La plupart figurent dans le livre de Floréal Melgar qui, avec une abnégation solidaire, a recueilli leurs paroles et leurs actes, des protestations solitaires dans la rue jusqu’aux grèves de la faim collectives qui peuvent conduire à la mort, comme cela s’est si fréquemment produit – les noms de Pedro Luis Boitel ou d’Orlando Zapata Tamayo demeurent dans la mémoire de ceux qui en ont une. Nous n’oublions pas non plus certaines des exécutions extrajudiciaires de la police politique (la Seguridad del Estado » ou « G2 »), comme celle d’Oswaldo Payá, Prix Sakharov pour la liberté de conscience décerné par le Parlement européen, à l’instar des « Dames en blanc » (las « Damas de blanco ») ou de Guillermo Fariñas.
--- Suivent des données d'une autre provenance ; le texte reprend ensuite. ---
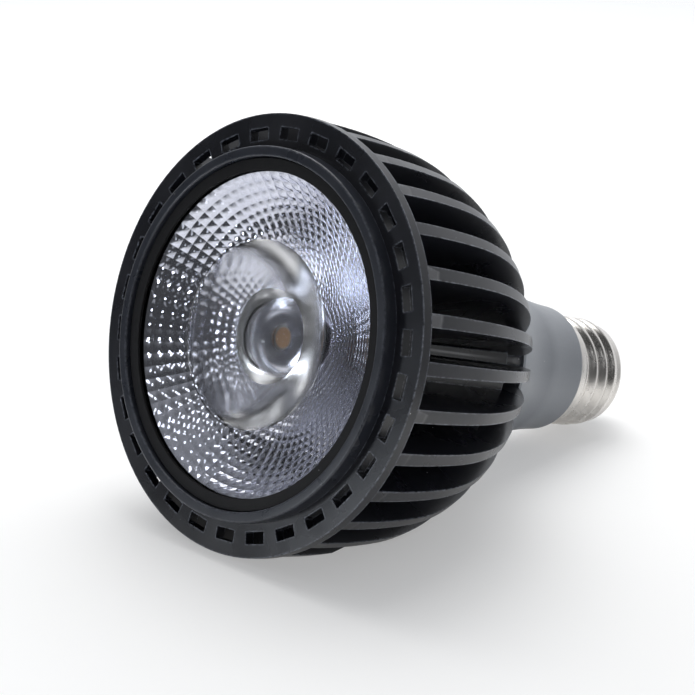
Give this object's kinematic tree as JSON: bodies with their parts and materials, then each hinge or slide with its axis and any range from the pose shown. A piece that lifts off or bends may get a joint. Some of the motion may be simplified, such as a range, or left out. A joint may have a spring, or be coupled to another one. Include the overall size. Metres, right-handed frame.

En voyant, en direct par la grâce des réseaux sociaux, les actions, en lisant les écrits des journalistes indépendants, en entendant les cris des hommes et des femmes qui préfèrent la prison ou la mort plutôt que de survivre en esclavage, matériel et idéologique, je me prends à rêver de revoir, un jour, Cuba libre. Et je reprends à mon compte ce qui est plus qu’une consigne : le souhait impérissable de toute diaspora depuis les temps bibliques jusqu’à l’exil des Espagnols antifranquistes, dont Floréal a hérité dans sa chair et son esprit libertaire : « L’an prochain à… La Havane » (« El año proximo en La Habana ».